It would be beneficial to provide systems and methods for determining a well seriatum for production regulation targets, choke targets, and/or shut-in targets to optimize field-wide oil production and/or value subject to one or more production constraints using possibly noisy data and/or over a planning horizon of hours to months.
So that the manner in which the recited features of the present disclosure can be understood in detail, a more particular description of the disclosure, briefly summarized above, may be had by reference to embodiments, some of which are illustrated in the appended drawings. It is to be noted, however, that the appended drawings illustrate only exemplary embodiments and are therefore not to be considered limiting of scope, for the disclosure may admit to other equally effective embodiments and applications.
It is to be understood that the present disclosure is not limited to particular devices or methods, which may, of course, vary. It is also to be understood that the terminology used herein is for the purpose of describing particular embodiments only, and is not intended to be limiting. As used herein, the singular forms “a,” “an,” and “the” include singular and plural referents unless the content clearly dictates otherwise. Furthermore, the words “can” and “may” are used throughout this application in a permissive sense (i.e., having the potential to, being able to), not in a mandatory sense (i.e., must). The term “include,” and derivations thereof, mean “including, but not limited to.” The term “coupled” means directly or indirectly connected. The word “exemplary” is used herein to mean “serving as an example, instance, or illustration.” Any aspect described herein as “exemplary” is not necessarily to be construed as preferred or advantageous over other aspects. The term “uniform” means substantially equal for each sub-element, within about ±10% variation. The term “nominal” means as planned or designed in the absence of variables such as wind, waves, currents, or other unplanned phenomena. “Nominal” may be implied as commonly used in the field of hydrocarbon management.
The term “simultaneous” does not necessarily mean that two or more events occur at precisely the same time or over exactly the same time period. Rather, as used herein, “simultaneous” means that the two or more events occur near in time or during overlapping time periods. For example, the two or more events may be separated by a short time interval that is small compared to the duration of the overall operation. As another example, the two or more events may occur during time periods that overlap by about 40% to about 100% of either period.

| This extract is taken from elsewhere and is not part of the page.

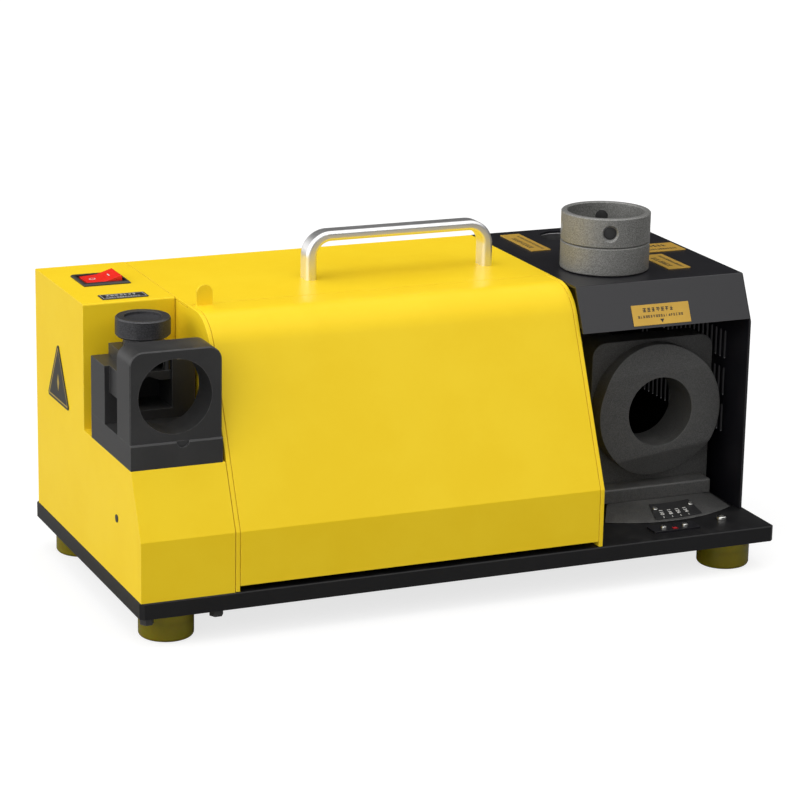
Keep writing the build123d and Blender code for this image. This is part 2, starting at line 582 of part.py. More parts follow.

As used herein, “hydrocarbon management” or “managing hydrocarbons” includes any one or more of the following: hydrocarbon extraction; hydrocarbon production, (e.g., drilling a well and prospecting for, and/or producing, hydrocarbons using the well; and/or, causing a well to be drilled to prospect for hydrocarbons); hydrocarbon exploration; identifying potential hydrocarbon-bearing formations; characterizing hydrocarbon-bearing formations; identifying well locations; determining well injection rates; determining well extraction rates; identifying reservoir connectivity; acquiring, disposing of, and/or abandoning hydrocarbon resources; reviewing prior hydrocarbon management decisions; and any other hydrocarbon-related acts or activities. The aforementioned broadly include not only the acts themselves (e.g., extraction, production, drilling a well, etc.), but also or instead the direction and/or causation of such acts (e.g., causing hydrocarbons to be extracted, causing hydrocarbons to be produced, causing a well to be drilled, causing the prospecting of hydrocarbons, etc.).
As used herein, “obtaining” data generally refers to any method or combination of methods of acquiring, collecting, or accessing data, including, for example, directly measuring or sensing a physical property, receiving transmitted data, selecting data from a group of physical sensors, identifying data in a data record, and retrieving data from one or more data libraries. In some embodiments, data may be collected by raw data acquisition. In some embodiments, models may be utilized to generate synthetic initial data (e.g., computer simulation). In some embodiments, the initial data may be obtained from a library of data from previous data acquisition or previous computer simulations. In some embodiments, a combination of any two or more of these methods may be utilized to generate the initial data.
If there is any conflict in the usages of a word or term in this specification and one or more patent or other documents that may be incorporated herein by reference, the definitions that are consistent with this specification should be adopted for the purposes of understanding this disclosure.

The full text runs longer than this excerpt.